Exercise input
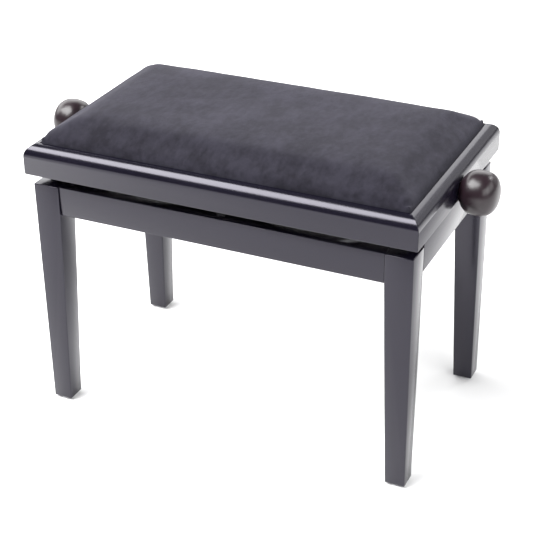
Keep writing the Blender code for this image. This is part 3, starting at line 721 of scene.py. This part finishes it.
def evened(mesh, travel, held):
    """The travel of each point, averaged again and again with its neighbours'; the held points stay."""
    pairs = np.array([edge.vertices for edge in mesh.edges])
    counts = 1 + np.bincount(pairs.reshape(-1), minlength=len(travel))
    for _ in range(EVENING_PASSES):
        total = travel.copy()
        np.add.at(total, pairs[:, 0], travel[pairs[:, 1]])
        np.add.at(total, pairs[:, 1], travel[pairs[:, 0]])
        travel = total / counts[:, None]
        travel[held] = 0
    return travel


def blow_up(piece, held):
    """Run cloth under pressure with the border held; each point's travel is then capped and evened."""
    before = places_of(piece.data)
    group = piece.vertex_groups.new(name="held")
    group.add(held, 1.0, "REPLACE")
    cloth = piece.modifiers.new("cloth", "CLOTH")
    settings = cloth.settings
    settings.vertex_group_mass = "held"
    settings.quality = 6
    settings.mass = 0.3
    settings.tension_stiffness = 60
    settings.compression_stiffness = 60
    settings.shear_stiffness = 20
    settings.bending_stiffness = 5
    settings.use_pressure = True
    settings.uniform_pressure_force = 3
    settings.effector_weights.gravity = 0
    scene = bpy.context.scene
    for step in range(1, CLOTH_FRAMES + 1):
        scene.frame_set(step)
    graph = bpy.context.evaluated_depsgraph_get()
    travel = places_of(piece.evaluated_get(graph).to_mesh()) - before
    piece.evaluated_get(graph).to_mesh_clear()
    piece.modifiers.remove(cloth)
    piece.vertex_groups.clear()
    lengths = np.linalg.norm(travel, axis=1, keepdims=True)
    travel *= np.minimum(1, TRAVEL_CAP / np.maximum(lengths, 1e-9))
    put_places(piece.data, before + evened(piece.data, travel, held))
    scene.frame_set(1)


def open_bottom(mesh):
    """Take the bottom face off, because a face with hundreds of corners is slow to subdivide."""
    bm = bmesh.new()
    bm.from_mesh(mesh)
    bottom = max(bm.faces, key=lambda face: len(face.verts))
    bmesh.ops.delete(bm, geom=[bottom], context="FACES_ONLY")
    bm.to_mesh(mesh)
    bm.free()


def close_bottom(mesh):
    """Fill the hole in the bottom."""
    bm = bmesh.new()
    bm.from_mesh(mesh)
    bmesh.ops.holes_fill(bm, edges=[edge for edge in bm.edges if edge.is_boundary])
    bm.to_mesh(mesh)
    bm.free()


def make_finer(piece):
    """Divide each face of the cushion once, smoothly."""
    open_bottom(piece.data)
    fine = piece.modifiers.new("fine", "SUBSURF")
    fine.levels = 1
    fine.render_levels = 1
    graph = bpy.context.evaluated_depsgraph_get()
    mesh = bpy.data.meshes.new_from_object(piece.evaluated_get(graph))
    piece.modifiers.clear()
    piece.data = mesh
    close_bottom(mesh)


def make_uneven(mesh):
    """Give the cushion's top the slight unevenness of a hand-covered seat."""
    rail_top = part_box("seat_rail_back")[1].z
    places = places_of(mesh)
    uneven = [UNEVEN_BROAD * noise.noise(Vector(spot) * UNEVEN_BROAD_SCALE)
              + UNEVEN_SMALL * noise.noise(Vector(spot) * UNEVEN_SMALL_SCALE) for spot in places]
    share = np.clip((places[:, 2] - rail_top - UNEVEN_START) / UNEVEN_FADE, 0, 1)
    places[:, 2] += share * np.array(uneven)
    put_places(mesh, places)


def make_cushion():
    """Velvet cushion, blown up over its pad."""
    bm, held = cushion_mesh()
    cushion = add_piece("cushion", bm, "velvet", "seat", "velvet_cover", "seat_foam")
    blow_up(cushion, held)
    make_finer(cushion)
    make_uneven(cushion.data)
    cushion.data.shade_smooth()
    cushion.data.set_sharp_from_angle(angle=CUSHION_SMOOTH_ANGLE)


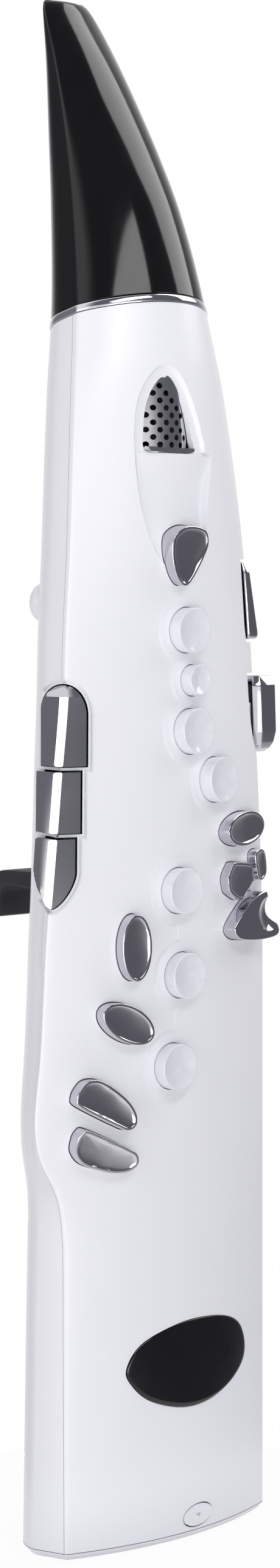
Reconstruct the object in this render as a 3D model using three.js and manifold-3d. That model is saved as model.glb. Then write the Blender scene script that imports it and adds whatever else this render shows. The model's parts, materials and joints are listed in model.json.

Given exercise
Answer with one number: how many lines in the listing hold "this".

Response
2